» **Aim of the task**: Select the lines that hold the word "materials" and copy each one.

» **Stored data**:
· · · · · · ·

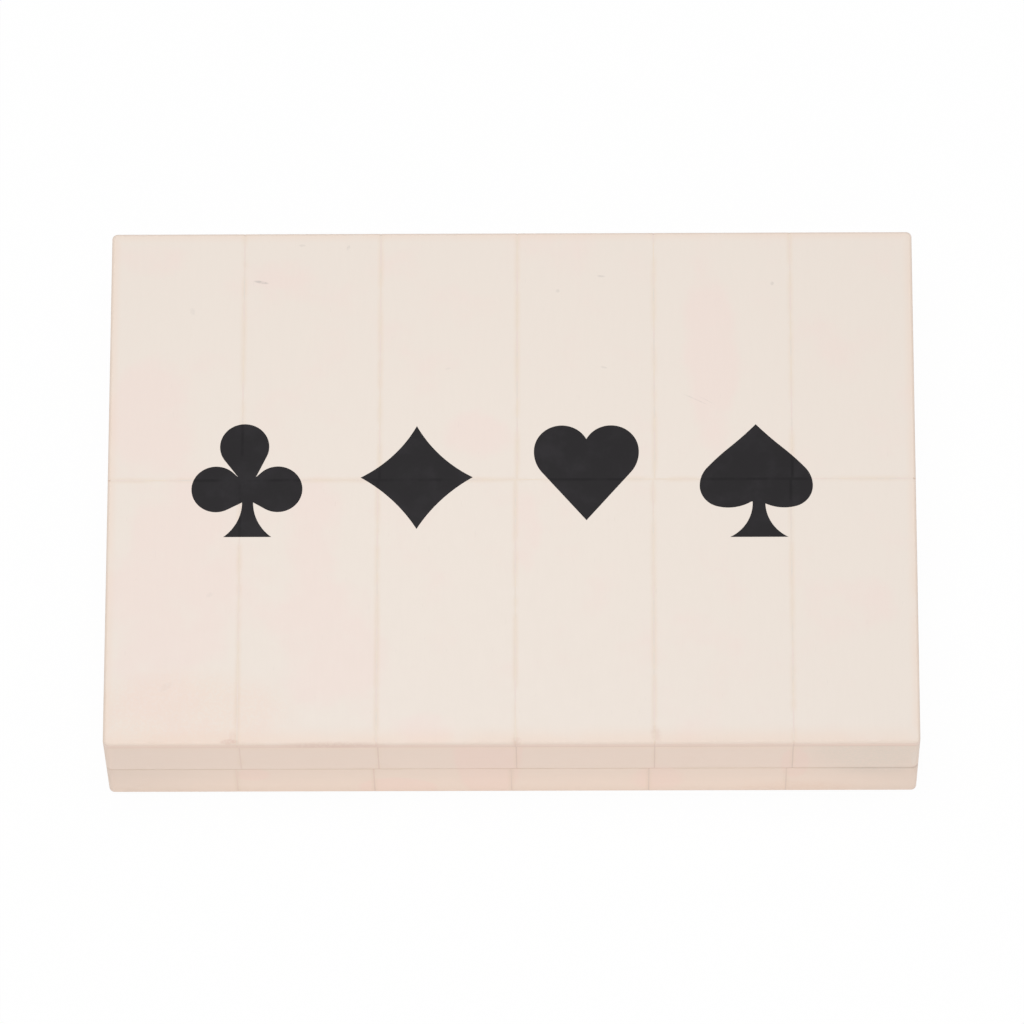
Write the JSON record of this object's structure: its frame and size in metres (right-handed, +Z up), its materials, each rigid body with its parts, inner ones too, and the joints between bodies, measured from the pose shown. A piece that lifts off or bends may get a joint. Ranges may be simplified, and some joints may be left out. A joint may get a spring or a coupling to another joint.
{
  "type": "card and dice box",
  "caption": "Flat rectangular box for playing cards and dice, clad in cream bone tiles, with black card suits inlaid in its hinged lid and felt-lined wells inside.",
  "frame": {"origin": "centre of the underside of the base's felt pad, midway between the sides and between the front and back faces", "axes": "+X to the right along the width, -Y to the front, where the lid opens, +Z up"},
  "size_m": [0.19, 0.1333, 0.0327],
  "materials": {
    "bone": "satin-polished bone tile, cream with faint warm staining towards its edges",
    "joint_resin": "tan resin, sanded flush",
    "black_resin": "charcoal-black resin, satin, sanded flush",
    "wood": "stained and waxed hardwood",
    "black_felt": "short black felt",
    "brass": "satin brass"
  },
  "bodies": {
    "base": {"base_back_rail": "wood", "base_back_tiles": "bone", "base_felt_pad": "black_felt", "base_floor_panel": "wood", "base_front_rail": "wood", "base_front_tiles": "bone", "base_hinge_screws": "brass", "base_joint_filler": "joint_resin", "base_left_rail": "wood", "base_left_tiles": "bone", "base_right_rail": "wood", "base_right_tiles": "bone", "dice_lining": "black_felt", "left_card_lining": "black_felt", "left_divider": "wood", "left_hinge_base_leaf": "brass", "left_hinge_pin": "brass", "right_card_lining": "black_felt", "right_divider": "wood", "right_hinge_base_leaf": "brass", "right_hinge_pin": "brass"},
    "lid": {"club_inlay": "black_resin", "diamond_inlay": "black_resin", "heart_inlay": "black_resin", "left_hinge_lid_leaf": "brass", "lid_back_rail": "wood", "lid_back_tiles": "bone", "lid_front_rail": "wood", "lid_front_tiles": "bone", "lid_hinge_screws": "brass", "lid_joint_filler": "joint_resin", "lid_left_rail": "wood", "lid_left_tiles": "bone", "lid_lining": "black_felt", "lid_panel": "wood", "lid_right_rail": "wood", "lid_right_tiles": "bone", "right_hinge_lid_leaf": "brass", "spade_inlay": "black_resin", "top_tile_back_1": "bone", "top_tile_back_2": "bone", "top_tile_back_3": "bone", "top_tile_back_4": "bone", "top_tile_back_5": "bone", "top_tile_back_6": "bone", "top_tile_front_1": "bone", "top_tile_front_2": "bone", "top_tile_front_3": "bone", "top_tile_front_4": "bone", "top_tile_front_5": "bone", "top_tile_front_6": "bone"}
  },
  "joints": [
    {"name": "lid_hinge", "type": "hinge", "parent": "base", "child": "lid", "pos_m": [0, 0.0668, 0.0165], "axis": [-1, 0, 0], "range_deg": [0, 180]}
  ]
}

· · · · · · ·

» **The response**:
Write the JSON record of this object's structure: its frame and size in metres (right-handed, +Z up), its materials, each rigid body with its parts, inner ones too, and the joints between bodies, measured from the pose shown. A piece that lifts off or bends may get a joint. Ranges may be simplified, and some joints may be left out. A joint may get a spring or a coupling to another joint.
  "materials": {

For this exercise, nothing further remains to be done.